So I have decided after much thought (actually, none whatsoever) that the only way in which my spending innumerable hours on the Internet each day of my life would seem to make some sort of sense (it does not have any, in all frankness) is if I made note of certain bits of information which I found intriguing, relevant and/or thought provoking and then shared them with others, so they can also waste their lives in a more efficient manner. This beautiful thought-baby developed into a first attempt to be perused below by all those with a moment (hour, day, week) to spare.

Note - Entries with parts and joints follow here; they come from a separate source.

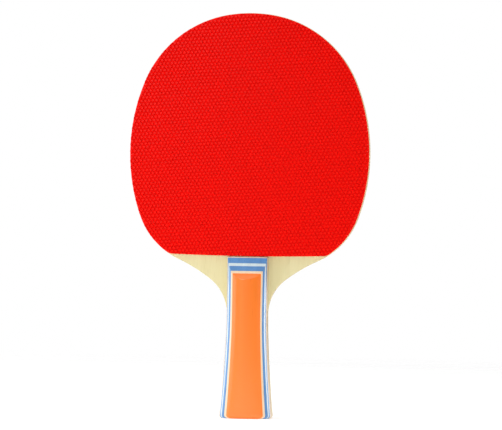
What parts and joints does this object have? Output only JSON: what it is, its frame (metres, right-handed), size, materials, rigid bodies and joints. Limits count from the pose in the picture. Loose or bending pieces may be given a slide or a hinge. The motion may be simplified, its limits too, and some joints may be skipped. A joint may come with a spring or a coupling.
{
  "type": "table tennis paddle",
  "caption": "Pips-out table tennis paddle: plywood blade with a tang, sponge and pimpled rubber on both faces, and a flared handle of coloured laminated wood.",
  "frame": {"origin": "the middle of the butt's flat end, on the blade's middle plane", "axes": "+Z from the butt to the tip of the blade, +X across the blade to the right as the front is looked at, and the front (red) face looks along -Y"},
  "size_m": [0.1506, 0.0232, 0.2535],
  "materials": {
    "red_rubber": "matte moulded rubber, pimples outward",
    "black_rubber": "matte moulded rubber, pimples outward",
    "sponge": "open-pored foam, cut edge",
    "face_wood": "sanded veneer, thin clear lacquer",
    "cross_wood": "sanded cut edge",
    "core_wood": "sanded cut edge",
    "handle_limba": "sanded, thin clear lacquer",
    "blue_veneer": "dyed veneer, satin lacquer",
    "white_veneer": "dyed veneer, satin lacquer",
    "cream_veneer": "satin lacquer",
    "orange_wood": "dyed wood, satin lacquer"
  },
  "bodies": {
    "root": {"blade_core": "core_wood", "front_cross_ply": "cross_wood", "front_face_ply": "face_wood", "front_sponge": "sponge", "front_pimpled_rubber": "red_rubber", "front_handle_base": "handle_limba", "front_handle_outer_blue_veneer": "blue_veneer", "front_handle_white_veneer": "white_veneer", "front_handle_inner_blue_veneer": "blue_veneer", "front_handle_cream_veneer": "cream_veneer", "front_handle_orange_cap": "orange_wood", "back_cross_ply": "cross_wood", "back_face_ply": "face_wood", "back_sponge": "sponge", "back_pimpled_rubber": "black_rubber", "back_handle_base": "handle_limba", "back_handle_outer_blue_veneer": "blue_veneer", "back_handle_white_veneer": "white_veneer", "back_handle_inner_blue_veneer": "blue_veneer", "back_handle_cream_veneer": "cream_veneer", "back_handle_orange_cap": "orange_wood"}
  },
  "joints": []
}
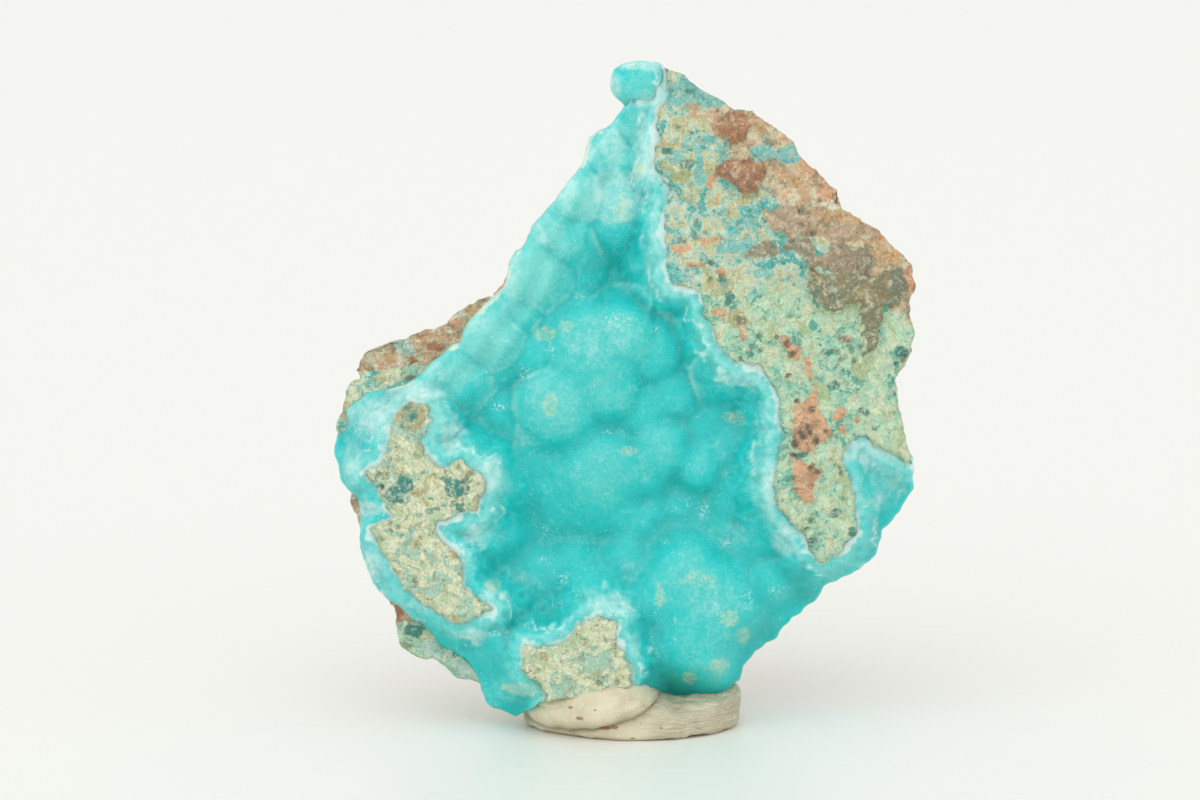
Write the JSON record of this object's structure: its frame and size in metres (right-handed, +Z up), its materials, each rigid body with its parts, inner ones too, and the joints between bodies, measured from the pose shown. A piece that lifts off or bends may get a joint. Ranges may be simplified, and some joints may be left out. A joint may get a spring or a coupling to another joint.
{
  "type": "hemimorphite mineral specimen",
  "caption": "Blue botryoidal hemimorphite crust lining the hollow of a broken stained rock, standing on a pad of mounting putty.",
  "frame": {"origin": "middle of the footprint of the whole specimen's box, on the surface that it stands on", "axes": "+Z up, -Y towards the open side of the hollow, +X to the right as seen from there"},
  "size_m": [0.0524, 0.0238, 0.0603],
  "materials": {
    "matrix": "rough broken rock, pale green and beige with brown and orange stains",
    "crust": "translucent waxy blue crust, white where it meets the rock",
    "putty": "matte off-white putty with folds and fine stretch marks"
  },
  "bodies": {
    "root": {"matrix_rock": "matrix", "hemimorphite_crust": "crust", "mounting_putty": "putty"}
  },
  "joints": []
}
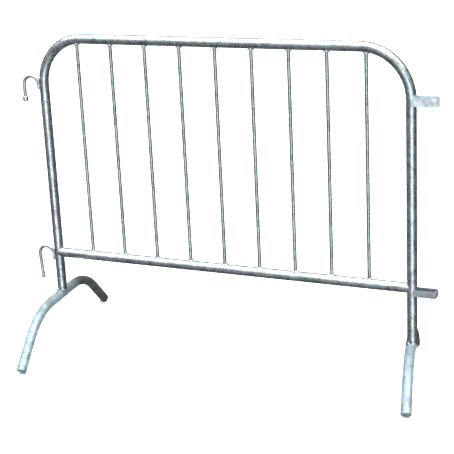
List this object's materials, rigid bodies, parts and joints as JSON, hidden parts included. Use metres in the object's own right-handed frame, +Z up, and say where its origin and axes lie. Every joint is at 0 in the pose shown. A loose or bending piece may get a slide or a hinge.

Sometime during July I had picked up a tattered copy of Henry Miller’s Colossus of Marussi adamant on reading it during my sun drenched Greek holiday, only to realize that this year I’ll be going to Turkey. The Colossus has thus been stashed away for future use, and I’d almost forgotten about it when it suddenly popped up on a list of books referenced by Interpol’s Paul Banks. Interpol had also been on my mind while walking towards my favourite Budapest coffee shop (Espresso Embassy, if you insist), when I succumbed to the impulse of taking a selfie of my shoes with an inscription constantly reminding me of Paul’s eternally relevant ‘subway, she is a porno’, and of his writing skills he quite poignantly mentions: I feel comfortable with language that reflects my uncertainty. If I’ve already found a way to say something with very few words, why would you want me to say the same thing with more words? Brevity is something I need to practice more, so I will quickly mention that Interpol incidentally have a brilliant album out just now called Marauder, and here you find their latest video, and here an insight into the music that influenced their sound.
If someone, in a very distant future, were to write my epitaph based on this year’s August, it would probably be ‘she often sent random Interpol links to her friends who were generally unmoved’, so I’ll refrain for the time being and instead offer you a bit on mixtapes and a mixtape I made on Spotify based on an actual mixtape I once had- on a CD, songs carefully burned, one by one, for hours on end until final success. And it would still always skip a little when listened to on the discman.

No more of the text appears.